Unsaturated soil slope characterization with Karhunen–Loève and polynomial chaos via Bayesian approach

Abstract

Field measured data reflect real response of soil slopes under rainfall infiltration and can provide representative estimates of in situ soil properties. In this study, an efficient probabilistic back analysis method for characterization of spatial variability of soil properties is used to investigate the effects of field responses with various monitoring schemes on characterization of spatial variability in unsaturated soil slope. A hypothetical heterogeneous slope of spatially varied saturated hydraulic conductivity subjecting to steady-state rainfall infiltration is analyzed as a numerical example. The spatially varied soil saturated hydraulic conductivity is parameterized by the Karhunen–Loeve expansion (KLE) with a given covariance.
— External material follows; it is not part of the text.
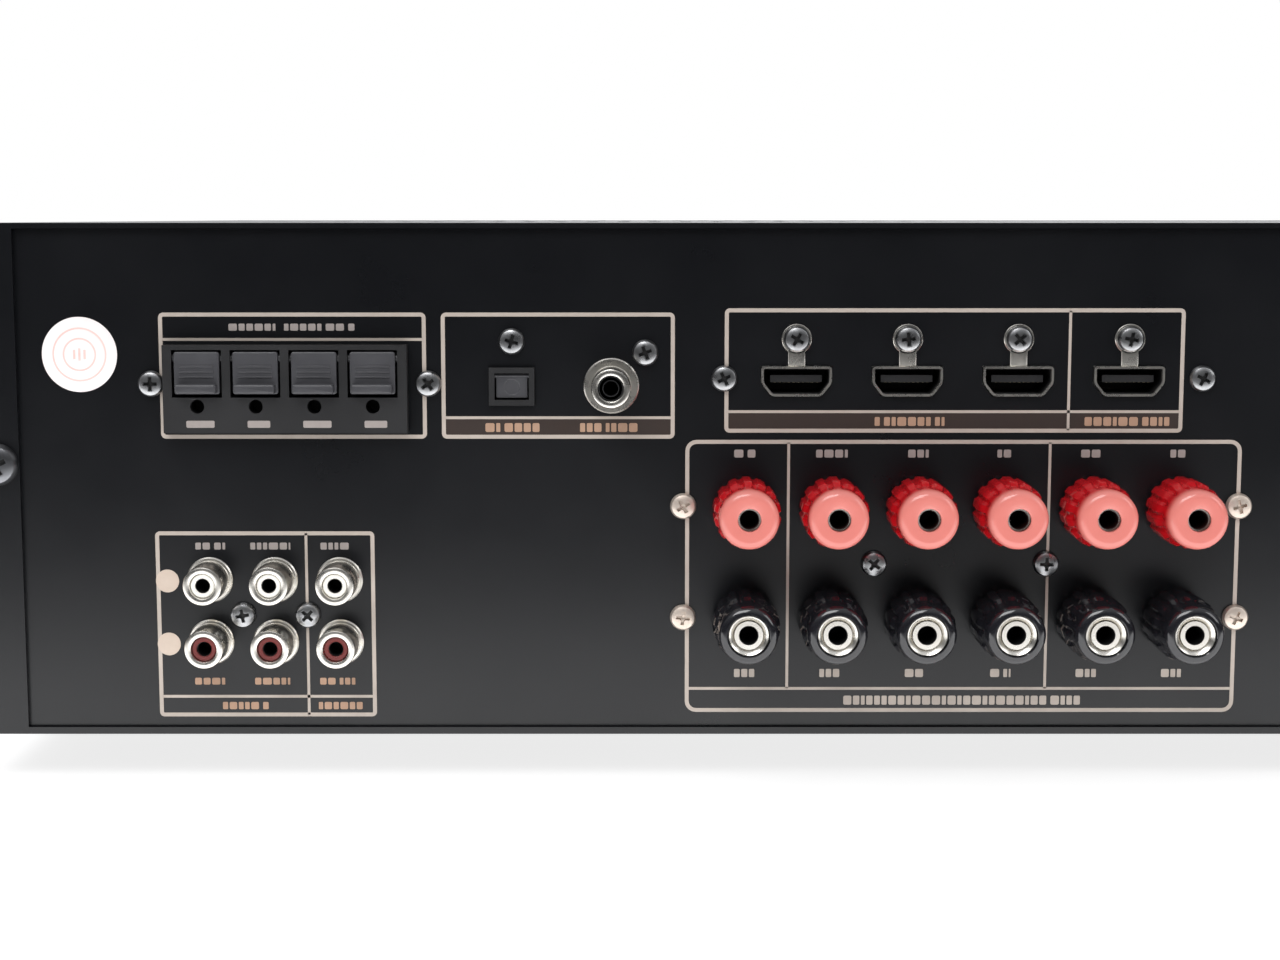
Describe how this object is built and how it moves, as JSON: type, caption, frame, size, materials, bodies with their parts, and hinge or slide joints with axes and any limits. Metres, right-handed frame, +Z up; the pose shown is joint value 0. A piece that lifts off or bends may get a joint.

The random variables corresponding to the truncated KLE terms are considered as variables to be estimated with Bayesian inverse method. Synthetic pore water pressure data corrupted with artificial noise are utilized as measurement data. Nine schemes with various locations, spacings and depths of monitoring sections are discussed. The results show that the local variability can be reduced substantially around the monitoring points of pore pressure. The spatial variability can be estimated more accurately with a smaller spacing of measurement points. When measurement points are installed with a spacing of 16.5 m, the posterior average COV of ks field is around 2% and the RMSE of the MAP field is only 5.90 × 10− 7 m/s. For schemes with different depths, the RMSEs of the MAP field does not change much but the posterior uncertainty of the estimated field is reduced with the increase of borehole depth.